Some of the flaws were in the eye of the beholder: She sent three of the images over to Tony, her co-reporter, who shared them with his fish-savvy colleagues at OPB. One suggested the jaw of the Chinook should be more hooked. “I’m doing the females,” Irena fired back, putting that issue to rest.

The colors were perhaps the biggest trouble of all. The source image Irena had worked off of for the Chinook was taken in a sunny area of a river, resulting in a fish that was a bit more golden in tone than most anglers might recognize. Photoshop helped bring it into a more recognizable olive-brown tone.

And then there were the total misfires. Irena mentioned that there had been an earlier steelhead painting, entirely different from the one we published. She had struggled with it because mature steelheads have intense colors, but the source image she was working off of was full of colors that Irena worried would combine into a muddy mess. In an attempt to avoid a drab fish, she chose paint colors that emphasized the highlights — and ended up with one that was too bright.

I wanted to see it. So she sent me this message over Slack: “was this even a steelhead? It’s unclear in hindsight.”

She included a little grimacing emoji and then the photo of her earlier painting.

The steelhead painting OPB and ProPublica published is on the left; the abandoned one is on the right. Credit: Irena Hwang/ProPublica

Steelhead or not, I honestly would not have known. As I wrote back to Irena: “It’s very beautiful. Just a different cast of light, in my opinion...”

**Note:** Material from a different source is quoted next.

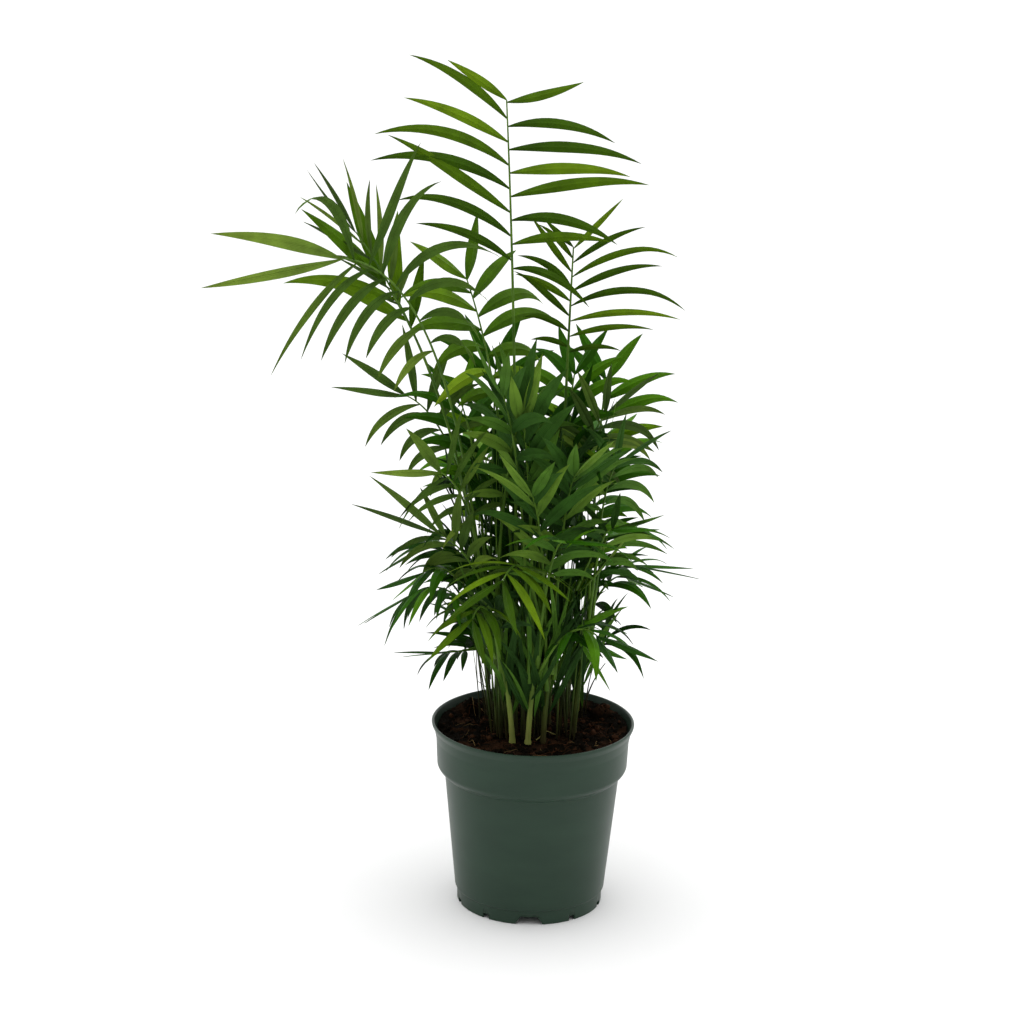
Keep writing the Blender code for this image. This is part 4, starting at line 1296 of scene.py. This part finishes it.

I asked Irena about painting as a journalist. “It was definitely fun. It was also stressful because I had never painted on deadline,” she said. On the other hand, it was clear there was something to her concept of doing art within structures: Before this, “I walked around thinking I was too much of an engineer to be an artist, and too much of an artist to be an engineer,” she reflected. The fish project seemed to bring those two different sides of her brain closer together. “That’s why I love journalism so much.”